Copper price down on Fed taper talk
Copper prices fell on Thursday as the prospect of the US Federal Reserve scaling back its pandemic stimulus pressured the metal used to gauge global economic health.
Copper for delivery in December fell 2.1% from Wednesday’s settlement price, touching $4.104 per pound ($9,028 per tonne).
The most-traded November copper contract on the Shanghai Futures Exchange dropped 0.9% to 68,030 yuan a tonne, and dipped 0.1% on a quarterly basis, on track for its first fall since the quarter ended March 2020.
A key focus of financial markets in the third quarter has been talks of policy tightening in the United States, which also boosted the dollar.
Copper prices will average more than $4 a pound this year, Diego Hernandez, head of Chilean mining society Sonami, in a recent Bloomberg interview.

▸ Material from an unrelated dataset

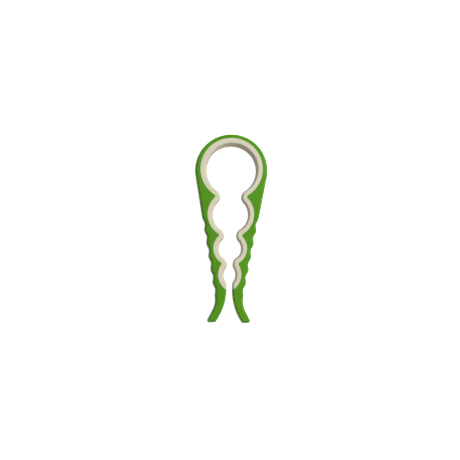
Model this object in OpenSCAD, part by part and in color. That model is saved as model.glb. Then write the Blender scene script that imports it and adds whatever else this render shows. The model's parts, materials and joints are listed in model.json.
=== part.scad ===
// Squeeze opener for jar and bottle lids, in millimetres.
// A hard keyhole-shaped frame has a thin springy bow at the top and two arms that
// end in flared feet. A soft liner runs round its inside, and forms a big ring and
// three smaller jaws. Squeezing the arms closes the liner on a lid.
// The opener lies on its back face at z = 0, with its bow towards +Y, and the
// origin is at the middle of that face. Outlines are drawn with the centre of the
// ring at [0, 0] and moved there at the end. The frame and the liner are each one
// moulding, divided at the two places where the bow flexes.

/* [Body] */
// Thickness from the back face to the front face
body_depth = 18; // [12:0.5:24]

/* [Jaws] */
// Width of the frame's opening round the big ring, before the liner fills its edge
ring_wall_d = 74; // [66:0.2:86]
// Bore of the second jaw
second_jaw_d = 41.4; // [36:0.2:48]
// Bore of the third jaw
third_jaw_d = 26.2; // [23:0.2:31]
// Widest opening of the narrow jaw
narrow_jaw_w = 13.8; // [12:0.2:16.6]
// Curve radius of each wall of the narrow jaw
narrow_jaw_r = 14.3; // [12.3:0.2:16.9]
// Clear gap between the noses above the second jaw
first_neck_gap = 24.4; // [20.6:0.2:29]
// Clear gap between the noses above the third jaw
second_neck_gap = 14; // [12:0.2:16.6]
// Clear gap between the noses above the narrow jaw
third_neck_gap = 6.6; // [5.6:0.2:7.8]

/* [Liner] */
// Thickness of the liner at its noses and in the three smaller jaws
liner_t = 6.8; // [5.8:0.1:7.8]
// Thickness of the liner at the very top of the ring, from where it thins downwards
crown_liner_t = 9.1; // [8.1:0.1:10.3]
// Height of the rib that keys the liner into the frame
rib_h = 6; // [4:0.5:8]
// Depth of that rib in the frame's wall
rib_depth = 1.2; // [0.8:0.1:1.5]

/* [Frame] */
// Thickness of the bow at the very top
bow_t = 5.4; // [4.6:0.1:6]
// Thickness of the frame beside the ring
side_t = 6.3; // [5.8:0.1:7.2]
// Rounding of the frame's teeth, which back the noses of the liner
tooth_r = 2.4; // [1.9:0.1:2.8]

/* [Finger scallops] */
// Scallops along the outside of each arm
scallop_count = 6; // [3:1:7]
// Distance from crest to crest
scallop_pitch = 15.75; // [13:0.01:19]
// Depth from crest to valley
scallop_depth = 1.8; // [1:0.1:2]

/* [Feet] */
// Clear gap between the feet where they are closest
foot_gap = 6.8; // [5.8:0.2:8]
// Distance from the middle of the narrow jaw down to the last crest
waist_drop = 25.5; // [24:0.5:32]
// Width of a foot at its last crest
waist_w = 13.7; // [12:0.1:15.4]
// Distance from the last crest down to the tips of the feet
foot_drop = 30.9; // [27:0.1:35]
// Distance that the gap between the feet begins to widen above the last crest
flare_rise = 8.5; // [6:0.5:9]
// Radius that the outside of a foot bends outwards with
outer_flare_r = 25.5; // [22:0.5:31]
// Angle from the centre line at which the outside of a foot ends
foot_splay = 27; // [23:0.5:31]
// Radius that the inside of a foot bends outwards with
inner_flare_r = 69.5; // [60:0.5:80]
// Rounding of the outer corner of a foot's tip
outer_tip_r = 2.6; // [2:0.1:3.2]
// Rounding of the inner corner of a foot's tip
inner_tip_r = 3; // [2:0.1:3.8]

/* [Flexure] */
// Angle from the top of the bow to each place where it flexes
flex_angle = 40; // [30:1:50]
// Width of the slit that divides the bow from an arm there
flex_slit = 0.3; // [0.2:0.05:0.4]

/* [Hidden] */

left = -1;
right = 1;
round_steps = 96;      // fragments in a full circle
arc_step = 2.5;        // degrees between the points of an outline's arc
wave_steps = 12;       // points along one scallop
reach = 300;           // longer than the opener, for cutting shapes
fillet_lap = 0.05;     // how far a tooth's rounding laps over the jaws beside it

// Radii of the frame's walls behind the liner
ring_r = ring_wall_d / 2;
second_r = second_jaw_d / 2 + liner_t;
third_r = third_jaw_d / 2 + liner_t;
narrow_r = narrow_jaw_r + liner_t;
// The walls of the narrow jaw curve about points past the centre line
narrow_offset = narrow_jaw_r - narrow_jaw_w / 2;

// Distances of the teeth's rounding centres from the centre line
first_tooth_x = first_neck_gap / 2 + liner_t + tooth_r;
second_tooth_x = second_neck_gap / 2 + liner_t + tooth_r;
third_tooth_x = third_neck_gap / 2 + liner_t + tooth_r;

// Drop along Y between the centres of a jaw and of a tooth that touches it
function drop(jaw_r, across) = sqrt(pow(jaw_r + tooth_r, 2) - pow(across, 2));

// Heights of the teeth and of the jaws, down from the ring
first_tooth_y = -drop(ring_r, first_tooth_x);
second_y = first_tooth_y - drop(second_r, first_tooth_x);
second_tooth_y = second_y - drop(second_r, second_tooth_x);
third_y = second_tooth_y - drop(third_r, second_tooth_x);
third_tooth_y = third_y - drop(third_r, third_tooth_x);
narrow_y = third_tooth_y - drop(narrow_r, third_tooth_x + narrow_offset);
// Where the line from the third tooth to its wall's centre crosses the centre line
narrow_cross_y = third_tooth_y
    + (narrow_y - third_tooth_y) * third_tooth_x / (third_tooth_x + narrow_offset);

// The ring's bore touches the round noses below it, and its centre sits lower than
// the wall's, which thickens the liner towards the top
bore_reach = ring_r - crown_liner_t + tooth_r + liner_t;
bore_drop = (pow(ring_r + tooth_r, 2) - pow(bore_reach, 2))
    / (2 * (bore_reach - first_tooth_y));
bore_r = ring_r + bore_drop - crown_liner_t;

// Outside of the ring: its centre sits lower, which thins the bow at the top
outer_r = ring_r + side_t;
outer_y = bow_t - side_t;
top_y = outer_y + outer_r;

// Last crest of the scallops, where a foot begins
waist = [foot_gap / 2 + waist_w, narrow_y - waist_drop];
tip_y = waist.y - foot_drop;

// Each arm's outside is the tangent from the outside of the ring to the waist
waist_distance = norm(waist - [0, outer_y]);
arm_taper = atan2(outer_y - waist.y, waist.x) - acos(outer_r / waist_distance);
arm_down = [-sin(arm_taper), -cos(arm_taper)];
arm_out = [cos(arm_taper), -sin(arm_taper)];

// Foot: outside
outer_flare_c = waist + outer_flare_r * arm_out;
outer_bend_end = outer_flare_c - outer_flare_r * [cos(foot_splay), sin(foot_splay)];
outer_corner = [outer_bend_end.x + (outer_bend_end.y - tip_y) * tan(foot_splay), tip_y];
// Foot: inside
inner_flare_c = [foot_gap / 2 + inner_flare_r, waist.y + flare_rise];
inner_splay = asin((inner_flare_c.y - tip_y) / inner_flare_r);
inner_corner = [inner_flare_c.x - inner_flare_r * cos(inner_splay), tip_y];

function arc_points(c, r, a0, a1) =
    let (n = ceil(abs(a1 - a0) / arc_step))
    [for (i = [0:n]) c + r * [cos(a0 + (a1 - a0) * i / n), sin(a0 + (a1 - a0) * i / n)]];

// Rounding of radius r at corner q, on the way from p to s
function corner_points(p, q, s, r) =
    let (u = (p - q) / norm(p - q),
         v = (s - q) / norm(s - q),
         half = acos(u * v) / 2,
         c = q + (u + v) / norm(u + v) * r / sin(half),
         t0 = q + u * r / tan(half) - c,
         t1 = q + v * r / tan(half) - c,
         a0 = atan2(t0.y, t0.x),
         turn = atan2(t0.x * t1.y - t0.y * t1.x, t0 * t1))
    arc_points(c, r, a0, a0 + turn);

// Point at s along an arm's scallops, counted up from the waist
function scallop_point(s) =
    waist - s * arm_down - scallop_depth * (1 - cos(360 * s / scallop_pitch)) / 2 * arm_out;

scallop_points = [for (i = [scallop_count * wave_steps - 1:-1:1])
    scallop_point(i * scallop_pitch / wave_steps)];

// Right half of the blank that the jaws are cut from, clockwise from the top
right_half = concat(
    arc_points([0, outer_y], outer_r, 90, -arm_taper),
    [scallop_point(scallop_count * scallop_pitch)],
    scallop_points,
    arc_points(outer_flare_c, outer_flare_r, 180 - arm_taper, 180 + foot_splay),
    corner_points(outer_bend_end, outer_corner, inner_corner, outer_tip_r),
    corner_points(outer_corner, inner_corner,
                  inner_corner + [-sin(inner_splay), cos(inner_splay)], inner_tip_r),
    [for (p = arc_points(inner_flare_c, inner_flare_r, 180 + inner_splay, 180))
        if (p.y > tip_y + inner_tip_r) p],
    [[foot_gap / 2, narrow_y]]);
left_half = [for (i = [len(right_half) - 1:-1:1]) [-right_half[i].x, right_half[i].y]];

module disc(r, y) translate([0, y]) circle(r, $fn = round_steps);

// Throat between two jaws, with the rounded teeth on its two sides
module throat(y0, tooth_x, tooth_y, y1, r)
    difference() {
        polygon([[0, y0], [tooth_x, tooth_y], [0, y1], [-tooth_x, tooth_y]]);
        for (side = [left, right])
            translate([side * tooth_x, tooth_y]) circle(r + fillet_lap, $fn = round_steps);
    }

// The jaws and their throats, with the frame's walls moved in by the given amount
// below the ring, and with a circle of its own for the ring
module grip_space(inset, ring_space_r, ring_space_y) {
    disc(ring_space_r, ring_space_y);
    throat(ring_space_y, first_tooth_x, first_tooth_y, second_y, tooth_r + inset);
    disc(second_r - inset, second_y);
    throat(second_y, second_tooth_x, second_tooth_y, third_y, tooth_r + inset);
    disc(third_r - inset, third_y);
    throat(third_y, third_tooth_x, third_tooth_y, narrow_cross_y, tooth_r + inset);
    intersection() {
        translate([-narrow_offset, narrow_y]) circle(narrow_r - inset, $fn = round_steps);
        translate([narrow_offset, narrow_y]) circle(narrow_r - inset, $fn = round_steps);
    }
}

module wall_space(groove) grip_space(-groove, ring_r + groove, 0);

module bore_space() grip_space(liner_t, bore_r, -bore_drop);

module foot_slot()
    translate([-foot_gap / 2, narrow_y - reach]) square([foot_gap, reach]);

module half_plane(side)
    translate([side > 0 ? 0 : -reach, -reach]) square([reach, 2 * reach]);

module bow_sector()
    polygon([[0, 0], reach * [sin(flex_angle), cos(flex_angle)], [0, 2 * reach],
             reach * [-sin(flex_angle), cos(flex_angle)]]);

module flex_slits()
    for (side = [left, right])
        rotate(-side * flex_angle)
            translate([-flex_slit / 2, 0]) square([flex_slit, reach]);

// The bow's or one arm's share of an outline
module bow_share()
    difference() {
        intersection() {
            children();
            bow_sector();
        }
        flex_slits();
    }

module arm_share(side)
    difference() {
        intersection() {
            children();
            half_plane(side);
        }
        bow_sector();
        flex_slits();
    }

module to_origin() translate([0, -(top_y + tip_y) / 2, 0]) children();

module rib_level() translate([0, 0, (body_depth - rib_h) / 2]) children();

module frame_colour() color([0.35, 0.57, 0.14]) children();

module liner_colour() color([0.84, 0.82, 0.73]) children();

module frame_outline()
    difference() {
        polygon(concat(right_half, left_half));
        wall_space(0);
    }

module liner_outline(groove)
    difference() {
        wall_space(groove);
        bore_space();
        foot_slot();
    }

module frame_bow()
    frame_colour() to_origin() difference() {
        linear_extrude(body_depth) bow_share() frame_outline();
        rib_level() linear_extrude(rib_h) wall_space(rib_depth);
    }

module frame_arm(side)
    frame_colour() to_origin() difference() {
        linear_extrude(body_depth) arm_share(side) frame_outline();
        rib_level() linear_extrude(rib_h) wall_space(rib_depth);
    }

module liner_bow()
    liner_colour() to_origin() {
        linear_extrude(body_depth) bow_share() liner_outline(0);
        rib_level() linear_extrude(rib_h) bow_share() liner_outline(rib_depth);
    }

module liner_arm(side)
    liner_colour() to_origin() {
        linear_extrude(body_depth) arm_share(side) liner_outline(0);
        rib_level() linear_extrude(rib_h) arm_share(side) liner_outline(rib_depth);
    }

frame_bow();
frame_arm(left);  // frame_left_arm
frame_arm(right);  // frame_right_arm
liner_bow();
liner_arm(left);  // liner_left_arm
liner_arm(right);  // liner_right_arm
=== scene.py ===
"""Looks for the squeeze opener: a green frame moulding and a cream rubber liner.

Both are built as closed meshes from the same jaws, teeth, scallops and feet as the
CAD model, with rounded edges. Each is made in a left and a right half that meet at
the top of the bow.
"""

import json
import math

import bmesh
import bpy
import numpy as np
from mathutils import Matrix, Vector


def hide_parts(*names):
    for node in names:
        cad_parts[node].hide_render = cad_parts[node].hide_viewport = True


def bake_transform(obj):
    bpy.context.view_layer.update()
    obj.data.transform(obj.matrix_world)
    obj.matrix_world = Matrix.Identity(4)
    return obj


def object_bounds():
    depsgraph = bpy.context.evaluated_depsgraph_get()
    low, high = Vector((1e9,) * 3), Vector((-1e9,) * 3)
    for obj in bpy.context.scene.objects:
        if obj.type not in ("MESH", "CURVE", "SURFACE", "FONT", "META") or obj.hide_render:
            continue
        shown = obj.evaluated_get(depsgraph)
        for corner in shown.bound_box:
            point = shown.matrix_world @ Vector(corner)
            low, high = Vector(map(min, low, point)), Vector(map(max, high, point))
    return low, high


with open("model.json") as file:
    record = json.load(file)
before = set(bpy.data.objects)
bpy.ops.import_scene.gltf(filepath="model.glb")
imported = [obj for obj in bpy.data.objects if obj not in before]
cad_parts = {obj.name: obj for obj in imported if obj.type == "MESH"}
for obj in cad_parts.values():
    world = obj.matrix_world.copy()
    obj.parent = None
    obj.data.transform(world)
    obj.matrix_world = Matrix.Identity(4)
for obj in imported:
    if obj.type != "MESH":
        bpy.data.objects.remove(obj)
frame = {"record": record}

CAD_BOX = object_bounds()
MM = 0.001

# ---------------------------------------------------------------- sizes, in metres

MOUNTS = {m["name"]: m for m in frame["record"]["mounts"]}
RING, SECOND, THIRD = (MOUNTS[name] for name in ("ring", "second_jaw", "third_jaw"))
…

“The supply-demand equation for copper is very tight, even amid market-wide uncertainties fueled by Chinese property turmoil and a global energy crunch,” said Hernandez, a former chief executive of Codelco and Antofagasta Plc.
“Supply and demand in the coming years should remain fairly tight so prices should be not extraordinary, but good — higher than long-term projections.”
Copper production in Chile, the world’s top copper producer, dropped 4.6% year-on-year in August amid falling ore grades and labor strikes at key deposits, government statistics agency INE said on Thursday.
The Andean nation’s copper output fell to 466,928 tonnes in August, the agency said. Chile’s production through August in 2021 has fallen 1.2% to 3.77 million tonnes.